Reputation: 343
While doing some polynomial transformation for my set of features I was reading sklearn.preprocessing
PolynomialFeatures
transformer, but I realized that the transformation includes all the possible combinations even using the interaction_only=True
parameter. I was wondering if there is a way to specify that just some interactions (combinations) are needed. For instance,
Given the following dataframe:
a b c Z X W
0 1 2 3 0 1 0
1 1 2 3 1 0 1
2 1 2 3 0 0 1
Let's say that a,b,c belongs to a type of feature and Z W X to a different one and we are just interested in interactions between features from different types.

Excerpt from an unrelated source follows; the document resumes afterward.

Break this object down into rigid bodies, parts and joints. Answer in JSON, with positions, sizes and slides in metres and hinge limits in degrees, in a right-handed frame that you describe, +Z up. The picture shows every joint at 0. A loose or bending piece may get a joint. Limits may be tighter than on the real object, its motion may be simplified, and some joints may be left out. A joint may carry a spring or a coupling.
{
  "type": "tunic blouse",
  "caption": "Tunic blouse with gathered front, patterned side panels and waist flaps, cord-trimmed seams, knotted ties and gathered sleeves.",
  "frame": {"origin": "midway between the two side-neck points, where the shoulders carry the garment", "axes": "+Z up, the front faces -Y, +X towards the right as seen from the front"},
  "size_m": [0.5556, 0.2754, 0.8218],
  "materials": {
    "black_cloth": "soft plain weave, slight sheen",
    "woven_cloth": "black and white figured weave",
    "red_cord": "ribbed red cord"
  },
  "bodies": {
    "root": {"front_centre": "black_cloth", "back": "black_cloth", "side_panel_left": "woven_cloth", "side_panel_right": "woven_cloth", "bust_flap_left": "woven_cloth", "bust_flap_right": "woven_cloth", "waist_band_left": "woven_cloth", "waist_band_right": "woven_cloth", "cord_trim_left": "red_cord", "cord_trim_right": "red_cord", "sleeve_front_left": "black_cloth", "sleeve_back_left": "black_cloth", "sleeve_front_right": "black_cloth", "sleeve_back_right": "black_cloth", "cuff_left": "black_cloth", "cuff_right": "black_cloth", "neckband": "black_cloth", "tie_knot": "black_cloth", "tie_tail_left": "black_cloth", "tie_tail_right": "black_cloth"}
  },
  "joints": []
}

So the desired output would just contains original features and the interactions between different type features. Of course by setting interaction_only=True you just get the "real interactions" and avoid features like a^2, Z^2 and so on...

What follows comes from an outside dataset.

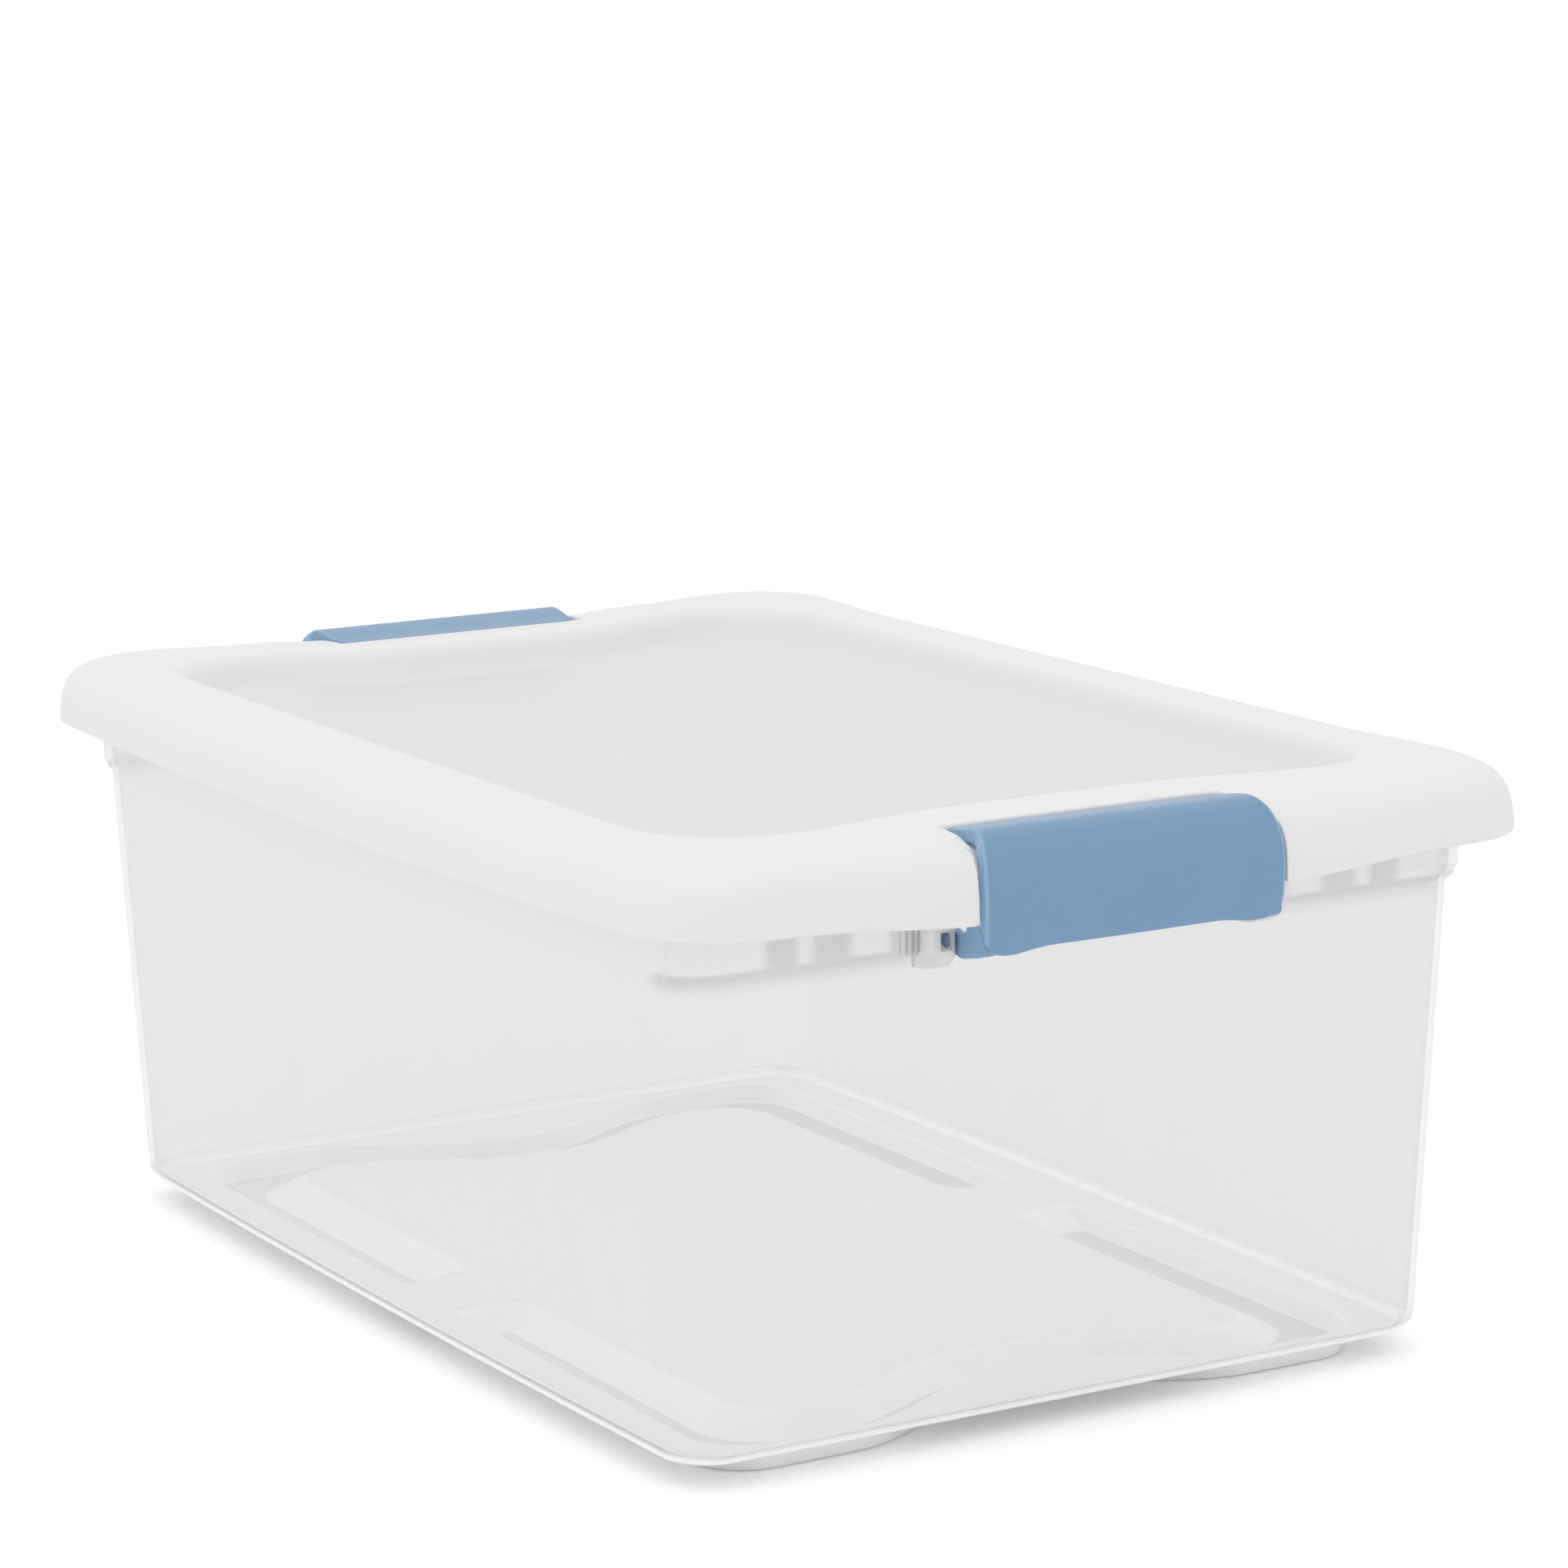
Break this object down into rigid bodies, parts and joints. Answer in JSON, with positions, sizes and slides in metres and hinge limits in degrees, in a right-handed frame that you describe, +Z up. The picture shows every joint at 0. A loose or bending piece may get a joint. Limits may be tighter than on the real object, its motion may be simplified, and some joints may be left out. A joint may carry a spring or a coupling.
{
  "type": "latching storage box",
  "caption": "Low rectangular storage box: clear tapered tub, opaque recessed lid, and a hinged snap latch at each short end.",
  "frame": {"origin": "centre of the footprint, on the floor under the foot ring", "axes": "+X along the length towards latch_front, +Y across the width, +Z up"},
  "size_m": [0.4306, 0.2846, 0.1765],
  "materials": {
    "clear_pp": "clear, slightly hazy moulded polypropylene",
    "white_pp": "opaque white, fine satin texture",
    "blue_pp": "grey-blue, semi-gloss"
  },
  "bodies": {
    "tub": {"tub": "clear_pp"},
    "lid": {"lid": "white_pp"},
    "latch_front": {"latch_front": "blue_pp"},
    "latch_rear": {"latch_rear": "blue_pp"}
  },
  "joints": [
    {"name": "latch_front_hinge", "type": "hinge", "parent": "tub", "child": "latch_front", "pos_m": [0.1976, 0, 0.146], "axis": [0, 1, 0], "range_deg": [0, 100]},
    {"name": "latch_rear_hinge", "type": "hinge", "parent": "tub", "child": "latch_rear", "pos_m": [-0.1976, 0, 0.146], "axis": [0, -1, 0], "range_deg": [0, 100]},
    {"name": "lid_lift", "type": "slide", "parent": "tub", "child": "lid", "axis": [0, 0, 1], "range_m": [0, 0.3]}
  ]
}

a b c Z X W a*Z a*X a*W b*Z b*X b*W c*Z c*X c*W
0 0 1 2 3 0 1 0 0 1 0 0 2 0 0 3
3 1 1 2 3 1 0 1 1 0 1 2 0 2 3 0
3 2 1 2 3 0 0 1 0 0 1 0 0 2 0 0
I would like just to perform interactions between columns a, b, c and Z, X, W
and avoid combinations such as a*c
or Z*X
Upvotes: 1
Views: 953
Reputation: 666
There does not seems to be any way to obtain the transformation you talk about with the transformer provided by scikit learn but you can build your own transformer to dot it
Upvotes: 2